Kisi Ka Bhai Kisi Ki Jaan has all the things mentioned but just ruined them. Salman Bhai patches an emotionless, expressionless deadpan face reaction throughout the movie and always speaks the dialogue in the same emotionless pitch and tone.
The three brothers, played by Raghav Juyal as Ishq, Jassie Gill as Moh, and Siddharth Nigam as Love, are the side characters who speak their dialogs with cues to speak one after another in this pattern: Love, Moh, and Ishq.
The plot is thin as a soap bubble but starts to thicken a bit after intermission (I was wondering if the plot was getting a little bit decent as I found out the plot was taken as a remake from the Tamil movie Veeram starring Ajith Kumar).
The sheer use of playing with the emotions of audiences comes into full action here; scenes that are played out as an imagination or a thought projected inside the mind of another character feel like too much emotional exploitation to evoke despair.
Even the movie guides us to blow the whistle, anticipating same inthe live movie theaters when they see Bhai throwing a leather jacket in mid-air and jumping off just to fit into it in the perfect time just before the landing.
Farhad Samji as a director once again fails; I feel like he is Harry Maguire of Hindi movies, and he is directing the next Hera Pheri 3 (God Save Us).

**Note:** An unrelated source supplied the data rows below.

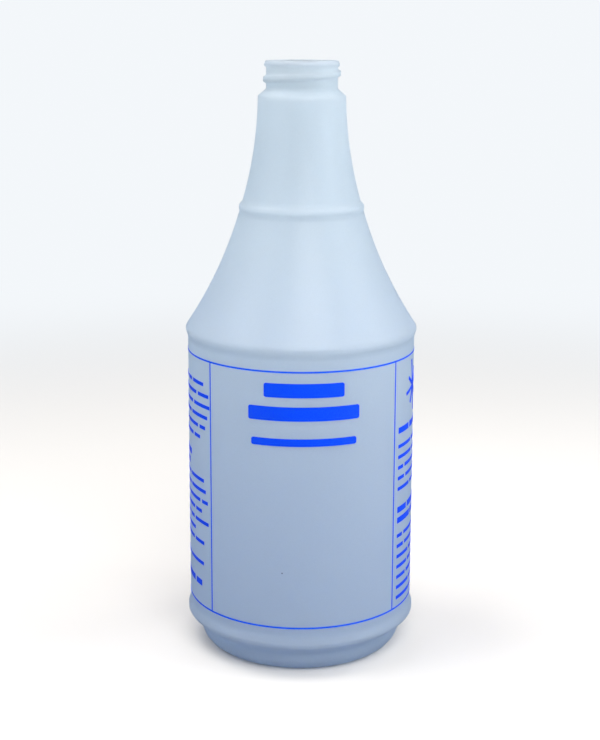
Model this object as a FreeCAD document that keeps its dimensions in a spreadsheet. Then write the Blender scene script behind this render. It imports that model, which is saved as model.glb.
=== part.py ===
"""Blow-moulded 24 oz trigger-spray bottle with a 28-400 screw finish and a one-colour print.

Millimetres, +Z up, origin on the standing plane under the axis, printed front facing -Y.
Every height above the print hangs from the rim, and every height below it stands on the base.
"""
import FreeCAD, Part
import math
import os
import re

import Sketcher
from FreeCAD import Placement, Rotation, Vector

AXIS = Vector(0, 0, 1)
FRONT = -90.0  # polar angle of the printed front, in degrees

SIZES = (
    # overall
    ("height", 215.8, "standing plane to rim"),
    ("wall", 1.0, "blown wall, measured level"),
    ("base_thickness", 1.3, "floor of the bottle"),
    # screw finish, down from the rim and out from the cylinder that carries the thread
    ("root_radius", 12.65, "cylinder that carries the thread"),
    ("finish_wall", 1.9, "wall between that cylinder and the straight bore"),
    ("rim_step", 0.2, "sealing rim, out from the cylinder"),
    ("bead_step", 0.75, "moulded bead just under the rim, out from the cylinder"),
    ("bead_depth", 1.35, "rim to the bead's crest"),
    ("bead_fall", 0.65, "bead's crest to its lower edge"),
    ("root_length", 7.65, "bead's lower edge to the foot of the cylinder"),
    ("collar_step", 2.95, "neck just under the collar cone, out from the cylinder"),
    ("collar_fall", 2.45, "height of the collar cone"),
    ("collar_round", 0.6, "rounding at both ends of the collar cone"),
    # thread
    ("thread_rise", 1.1, "thread crest, out from the cylinder"),
    ("thread_pitch", 4.23, "rise in a turn, six to the inch"),
    ("thread_turns", 0.9, "turns at full height"),
    ("thread_fade", 0.1, "part of a turn over which each end sinks into the wall"),
    ("thread_root_width", 2.9, "ridge where it meets the cylinder"),
    ("thread_crest_width", 1.0, "flat of the ridge"),
    ("thread_lift", 3.0, "foot of the cylinder to the ridge's centre where it starts"),
    ("thread_start", 236.0, "where the thread starts, in degrees from the front"),
    ("thread_sink", 0.4, "how far the ridge reaches into the wall"),
    # neck, ring and shoulder
    ("neck_curve", 140.0, "radius of the hollow sweep of the neck"),
    ("neck_length", 37.1, "foot of the collar cone to the foot of the neck"),
    ("neck_base_radius", 21.25, "neck where it meets the ring"),
    ("ring_step", 1.25, "grip ring, out from the foot of the neck"),
    ("ring_slope", 1.45, "foot of the neck to the ring's upper edge"),
    ("ring_width", 1.45, "grip ring"),
    ("ring_round", 0.45, "rounding of the ring's upper edge"),
    ("flare_step", 1.05, "top of the shoulder's sweep, out from the foot of the neck"),
    ("flare_gap", 0.5, "ring to the top of the shoulder's sweep"),
    ("shoulder_curve", 153.0, "radius of the hollow sweep of the shoulder"),
    ("shoulder_length", 42.3, "top of the shoulder's sweep to the shoulder corner"),
    ("shoulder_step", 0.9, "shoulder corner before it is rounded, out from the panel"),
    ("shoulder_fall", 2.1, "shoulder corner to the foot of its bead"),
    ("shoulder_round", 1.5, "rounding of the shoulder corner"),
    ("ledge_step", 0.3, "foot of the shoulder bead, out from the panel"),
    ("ledge_fall", 0.5, "foot of the shoulder bead to the top of the panel"),
    # printed panel
    ("panel_radius", 41.45, "top of the printed panel"),
    ("panel_taper", 0.4, "foot of the panel, out from its top"),
    # foot and heel, up from the standing plane and out from the foot of the panel
    ("push_up", 4.5, "height of the domed base at the axis"),
    ("stand_width", 2.2, "flat standing ring"),
    ("foot_inset", 4.05, "foot below the heel, in from the panel"),
    ("foot_round", 6.0, "rounding up from the standing ring"),
    ("foot_straight", 1.8, "that rounding to the hollow under the heel"),
    ("foot_neck_round", 1.2, "hollow corner under the heel"),
    ("heel_flare", 4.2, "height of the slope that runs out to the heel bead"),
    ("heel_step", 0.85, "heel bead, out from the panel"),
    ("heel_width", 1.5, "heel bead"),
    ("heel_slope", 1.7, "heel bead to the foot of the panel"),
    ("heel_round", 1.2, "rounding of the heel bead"),
    # print
    ("ink", 0.1, "thickness of the printed film"),
    ("line_width", 0.52, "upright border line"),
    ("ring_line_width", 0.6, "border line round the bottle"),
    ("border_drop", 5.15, "top of the panel to the centre of the upper border line"),
    ("border_lift", 4.2, "foot of the panel to the centre of the lower border line"),
    ("front_width", 75.4, "front panel between its border lines, round the bottle"),
    ("title_height", 5.0, "heavy bar"),
    ("title_drop", 6.5, "upper border to the centre of the first heavy bar"),
    ("title_pitch", 8.3, "between the heavy bars"),
    ("title_first_width", 28.4, "first heavy bar"),
    ("title_second_width", 40.0, "second heavy bar"),
    ("subtitle_height", 2.7, "light bar"),
    ("subtitle_width", 37.8, "light bar"),
    ("subtitle_drop", 10.2, "second heavy bar to the centre of the light bar"),
    ("bar_round", 0.8, "corners of the three bars"),
    ("column_width", 62.0, "side column of small print"),
    ("column_margin", 2.8, "border line to the side column"),
    ("row_pitch", 4.0, "between rows of small print"),
    ("row_height", 1.3, "small print"),
    ("heading_height", 2.2, "heading in small print"),
    ("letter_width", 1.0, "letter of small print"),
    ("word_gap", 1.6, "between words"),
    ("base_margin", 2.6, "lower border to the lowest row"),
    ("left_drop", 9.1, "upper border to the left column's first row"),
    ("right_drop", 26.1, "upper border to the right column's first row"),
    ("spark_length", 20.0, "longest stroke of the crossed-stroke motif"),
    ("spark_width", 1.2, "stroke of the motif"),
    ("spark_margin", 17.5, "border line to the motif's centre"),
    ("spark_drop", 12.2, "upper border to the motif's centre"),
)

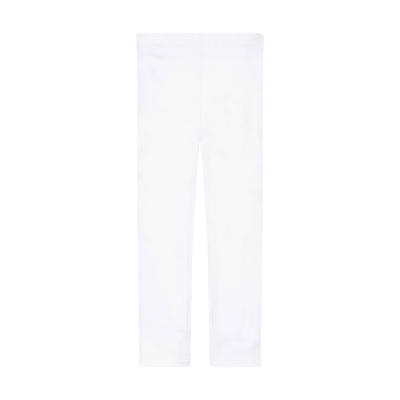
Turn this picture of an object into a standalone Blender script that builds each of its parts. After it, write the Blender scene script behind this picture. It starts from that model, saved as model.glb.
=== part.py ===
"""Plain leggings in a child's size, laid flat on a table with the front facing up.

X runs across the garment, towards the wearer's left leg. Y runs along it, from the hems to the
waist. Z is up, through the back layer and then the front layer. The origin lies on the table,
under the middle of the garment. All lengths are in metres.

Places on the cloth are given as "across" (the same as X) and "down" (the distance from the
waist edge towards the hems), which is how a pattern is marked out.

Each leg is one cut piece with no side seam. It starts at its front seam edge, crosses the front,
turns round the outer fold, comes back along the back and ends at its back seam edge. Above the
crotch those two edges are the centre front and centre back seams. Below it they meet each other
in the inseam, which rolls a little on to the front as the garment is laid out.
"""

import math
from collections import namedtuple

import bmesh
import bpy
import numpy as np

# Sizes of the garment as it lies
LENGTH = 0.640
RISE = 0.206
WAISTBAND_DEPTH = 0.0255
HEM_DEPTH = 0.020
SEAM_GAP = 0.0003

# Wall thicknesses: one layer of jersey, two layers round an elastic, and two layers turned up
CLOTH = 0.0010
WAISTBAND_WALL = 0.0024
HEM_WALL = 0.0020

# Radius of the fold down each side, on its outer skin
LEG_FOLD = 0.0021
WAISTBAND_FOLD = 0.0028
HEM_FOLD = 0.0022

# How the corners are rounded where an open end meets a side fold
WAIST_CORNER = 0.0060
HEM_CORNER = 0.0048

# Gathers that the elastic draws into the waistband, and the row of stitches that flattens them
GATHERS_ON_FRONT = 36
GATHER_HEIGHT = 0.00065
BAND_STITCHES_DOWN = 0.0240
BAND_STITCHES_WIDTH = 0.0018
STITCHES_FLATTEN = 0.7

# Slow waves that make the gathers uneven: their strength, length over 2 pi, and start
Wave = namedtuple("Wave", "strength length start")
GATHERS_WANDER = (Wave(0.5, 0.0082, 0.0), Wave(0.4, 0.0213, 1.0))
GATHERS_UNEVEN = (Wave(0.20, 0.0125, 0.7), Wave(0.12, 0.0049, 0.0))
GATHERS_MEAN = 0.68

# The waviness of a hem that was stretched a little as it was stitched
HEM_EASE_HEIGHT = 0.00018
HEM_EASE = Wave(1.0, 0.0062, 1.0)

# How the front lies: it stands up beside a fold, and is pressed flat along the centre front seam
FOLD_REACH = 0.011
CENTRE_SEAM_REACH = 0.016
CENTRE_SEAM_FADE = 0.020
SEAM_VALLEY_DEPTH = 0.0004
SEAM_VALLEY_WIDTH = 0.0018
LOWEST_FRONT = 2 * CLOTH + SEAM_GAP

# The soft folds of the front fade towards a side fold, and this part of the fade is never reached
SOFT_FOLD_FADE = 0.006
SOFT_FOLD_KEPT = 0.35

# The seam allowance that lies under the front beside the centre front seam and the inseams
ALLOWANCE_WIDTH = 0.0085
ALLOWANCE_HEIGHT = 0.00045
ALLOWANCE_RISE = 0.0015
ALLOWANCE_FALL = 0.0030
INSEAM_ALLOWANCE_START = 0.012
INSEAM_ALLOWANCE_FADE = 0.030

# Round the crotch: front and back draw together above it, and the inseam rolls on to the front below it
CLOSING_LENGTH = 0.006
INSEAM_ROLL = 0.0058
ROLL_LENGTH = 0.055

Outline = namedtuple("Outline", "down outer inner")
OUTLINE = (
    # down, half width to the outer fold, half width of the gap between the legs
    Outline(0.000, 0.1223, 0.0000),
    Outline(0.021, 0.1227, 0.0000),
    Outline(0.036, 0.1219, 0.0000),
    Outline(0.060, 0.1216, 0.0000),
    Outline(0.120, 0.1208, 0.0000),
    Outline(0.200, 0.1206, 0.0000),
    Outline(0.206, 0.1206, 0.0000),
    Outline(0.210, 0.1206, 0.0008),
    Outline(0.216, 0.1206, 0.0014),
    Outline(0.230, 0.1206, 0.0023),
    Outline(0.249, 0.1206, 0.0038),
    Outline(0.285, 0.1205, 0.0066),
    Outline(0.325, 0.1204, 0.0096),
    Outline(0.365, 0.1202, 0.0119),
    Outline(0.405, 0.1196, 0.0136),
    Outline(0.455, 0.1190, 0.0153),
    Outline(0.495, 0.1187, 0.0158),
    Outline(0.540, 0.1182, 0.0168),
    Outline(0.590, 0.1176, 0.0177),
    Outline(0.640, 0.1168, 0.0182),
)

Lay = namedtuple("Lay", "down front_height")
LAY = (
    # down, height of the front's outer skin above the table in the middle of a leg
    Lay(0.0250, 0.0049),
    Lay(0.0340, 0.0045),
    Lay(0.0480, 0.0037),
    Lay(0.0700, 0.0034),
    Lay(0.1500, 0.0033),
    Lay(0.2000, 0.0037),
    Lay(0.2350, 0.0034),
    Lay(0.4000, 0.0032),
    Lay(0.5700, 0.0033),
    Lay(0.6000, 0.0037),
    Lay(0.6200, 0.0043),
)

Fold = namedtuple("Fold", "across down angle length width height")
FOLDS = (
    # middle of the fold, angle in degrees towards the hem, length, width, height (a trough is negative)
    Fold(-0.0860, 0.0440, 6, 0.054, 0.0130, -0.00085),
    Fold(-0.0800, 0.0570, 12, 0.050, 0.0110, 0.00045),
    Fold(-0.0890, 0.0760, 68, 0.034, 0.0110, -0.00070),
    Fold(-0.1120, 0.0990, 90, 0.056, 0.0160, -0.00058),
    Fold(-0.0730, 0.1480, 18, 0.024, 0.0120, -0.00032),
    Fold(0.0930, 0.0420, 78, 0.034, 0.0110, -0.00060),
    Fold(0.0880, 0.1700, 91, 0.092, 0.0190, -0.00058),
    Fold(0.0450, 0.1280, 10, 0.036, 0.0130, -0.00042),
    Fold(0.0175, 0.1960, 8, 0.032, 0.0160, -0.00040),
    Fold(0.0135, 0.2410, 77, 0.050, 0.0100, -0.00042),
    Fold(0.0410, 0.2340, 14, 0.028, 0.0120, -0.00055),
    Fold(-0.1120, 0.2290, 90, 0.034, 0.0180, -0.00040),
    Fold(-0.1130, 0.2700, 78, 0.036, 0.0110, -0.00060),
    Fold(0.1070, 0.3520, 92, 0.090, 0.0180, -0.00036),
    Fold(0.0260, 0.5300, 90, 0.064, 0.0130, -0.00052),
    Fold(-0.0240, 0.5800, 90, 0.044, 0.0110, -0.00060),
    Fold(-0.0350, 0.5940, 96, 0.032, 0.0120, -0.00048),
    Fold(0.0440, 0.5900, 3, 0.034, 0.0180, -0.00072),
    Fold(0.0770, 0.5880, 14, 0.024, 0.0120, -0.00052),
    Fold(0.1040, 0.6020, 135, 0.034, 0.0160, -0.00080),
)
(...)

The good aspects of the movie were one decent action sequence in the train and the meta cameo of someone, which was endearing to see, but the sudden placement was darn jolting out of nowhere to find out who you’d want to watch the movie with, I guess or not.
Overall, KBKJ is part Chennai Express, part Hami 3 Bhaai, and part Fast and Furious because the movie welcomes us to the south, where Bhaijaan takes care of his three brothers, which ultimately gives us the impression that “It's about the family."